Angela Gallo, a finance lecturer at Bayes Business School, summed it up bluntly: “To put it bluntly, having only £230 million against £1.2 billion in debt is catastrophic. This definitely looks like a mess.” The alleged problem centers on double pledging, where the same collateral is used to secure multiple loans. If true, it creates the illusion of strong collateral coverage when the assets are already committed elsewhere. In complex lending structures involving dozens of subsidiaries and properties, this kind of issue can hide in plain sight. And that’s where fragmented auditing becomes a serious accounting risk.

When a Patchwork Audit Structure Creates Blind Spots

In the MFS case, investigators are examining whether the use of multiple smaller audit firms created systemic blind spots in financial oversight. Three areas stand out.

  • Collateral Verification: Property-backed loans depend heavily on accurate valuations and clear ownership records. If the same property is pledged to several lenders, it can create inflated collateral coverage. Without centralized verification, duplicate pledges can slip through unnoticed.
  • Loan Book Transparency: Fast-growing lenders often refinance loans, move exposures between facilities, or restructure debt. When loan books expand rapidly, accounting complexity can outpace audit scrutiny. Reconstructing the full exposure becomes extremely difficult once the structure spans dozens of entities.
  • Institutional Due Diligence: Perhaps the most uncomfortable part of the story is that major global lenders relied on the audited numbers. Barclays alone reportedly has about £600 million of exposure, while Apollo’s Atlas SP Partners is tied to roughly £400 million. In private credit markets, where transparency is thinner than in public markets, investors often rely heavily on external audits and internal reporting.

If those systems are fragmented, problems can multiply quickly.

What Accounting and Finance Professionals Should Learn from This Mess

For accountants, auditors, and finance professionals, the MFS collapse is more than just another credit scandal. It’s a textbook case of how oversight structures can quietly weaken while balance sheets explode. Here are three key lessons.

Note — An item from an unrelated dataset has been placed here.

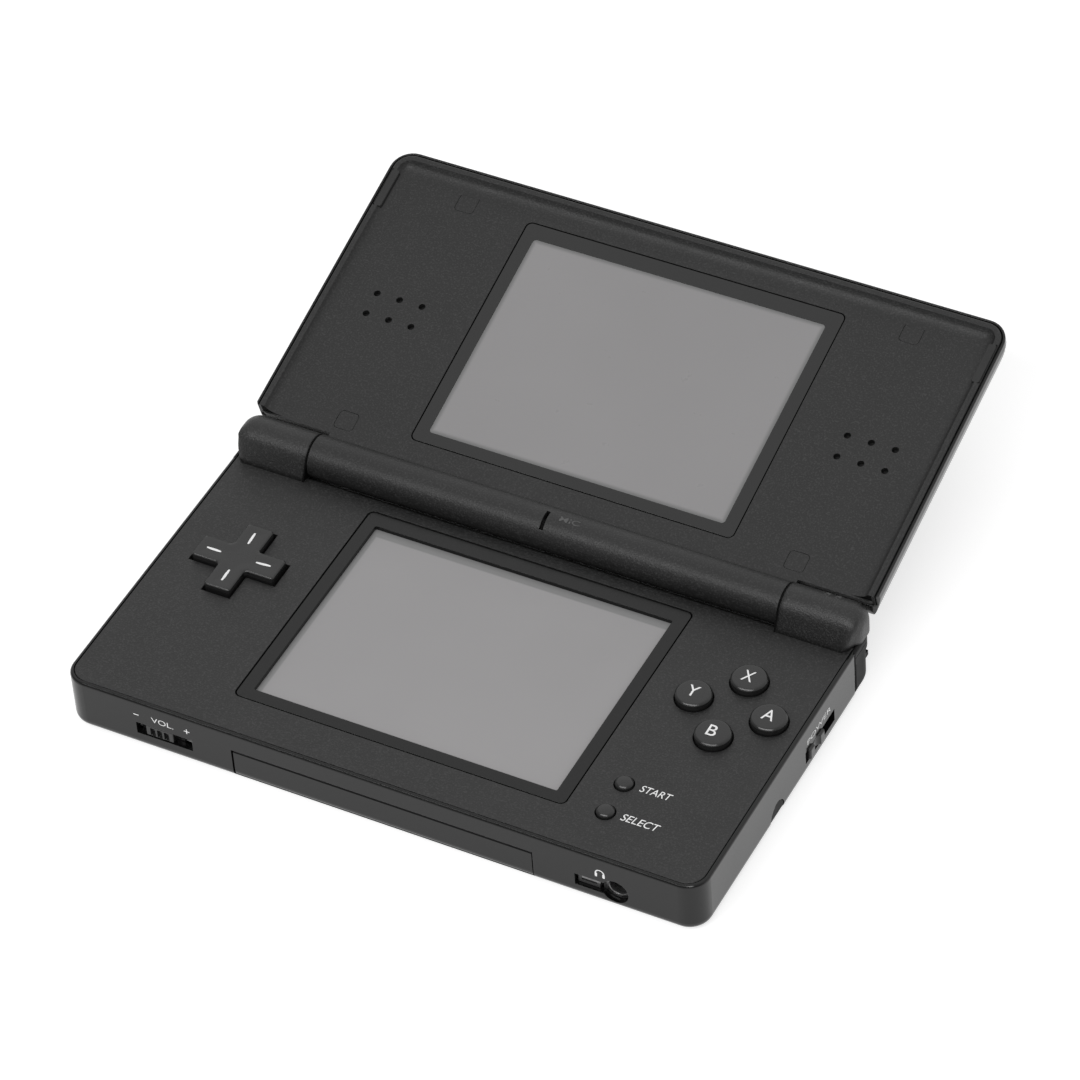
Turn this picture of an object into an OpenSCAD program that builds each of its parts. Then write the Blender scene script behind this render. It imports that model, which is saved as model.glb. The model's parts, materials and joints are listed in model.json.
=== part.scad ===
// Clamshell handheld game console, shown with its lid open.
// Millimetres, +Z up. The origin is the middle of the flat underside of the lower half.
// X runs to the player's right, Y runs back toward the hinge.

/* [Overall size] */
// Width of the lower half
body_w = 133; // [120:0.5:150]
// Depth of the lower half, front face to the back of the hinge barrel
body_d = 74.6; // [66:0.2:90]
// Thickness of the lower half
base_t = 12; // [11.6:0.1:14]
// Corner radius seen from above
corner_r = 4.5; // [3:0.5:8]
// Case wall thickness
wall = 1.3; // [1.1:0.1:1.8]

/* [Hinge] */
// How far the lid is open in the drawn pose
lid_open_deg = 165; // [0:1:170]
// Radius of the hinge barrel
barrel_r = 4.3; // [4:0.1:5]
// Height of the hinge axis above the underside
axis_z = 14.1; // [13.5:0.1:15]
// Distance from the middle to the seam between knuckle and barrel
knuckle_x = 50.4; // [44:0.2:54]
// Radius of the hinge shaft
shaft_r = 1.6; // [1.2:0.1:2]

/* [Lid] */
// Lid length, hinge axis to far edge
lid_len = 70.5; // [66:0.5:76]
// Height of the lip around the inner face
lip_h = 1.75; // [1:0.05:1.75]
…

Fragmented Auditing Creates Risk

  • Using multiple audit firms is not automatically problematic.
  • But when a financial institution grows rapidly, coordination between auditors becomes essential.
  • Without a consolidated group audit, important financial signals can disappear in the noise.

Private Credit Demands Deeper Collateral Testing

  • The private credit boom, now worth roughly $1.8 trillion globally, often involves complex asset-backed structures. Auditors increasingly need to verify:
    • collateral ownership
    • valuation assumptions
    • pledge exclusivity

These checks are becoming just as important as reviewing financial statements.

Rapid Growth Should Trigger Professional Skepticism

  • When a lender triples its loan book in a few years, accountants should ask one simple question. Are the controls growing as fast as the balance sheet?

Because if they are not, the balance sheet may be telling a story that is just a little too good to be true.

The Bigger Picture

The MFS collapse is the latest shock to hit private credit markets. Similar allegations of double pledging appeared in the failures of First Brands Group and Tricolor Holdings in the United States, both now under fraud investigation. JPMorgan CEO Jamie Dimon warned last year that more “cockroaches” could be lurking in credit markets, referring to hidden risks that emerge once one failure exposes the next. The MFS episode may prove to be another one of those moments. For accounting professionals, the message is clear. In a world where billions can move through complex lending structures, the size of the audit must match the size of the risk. Because if it doesn’t, the next collapse might not just expose a flawed lender. It might expose the entire financial ecosystem that signed off on it.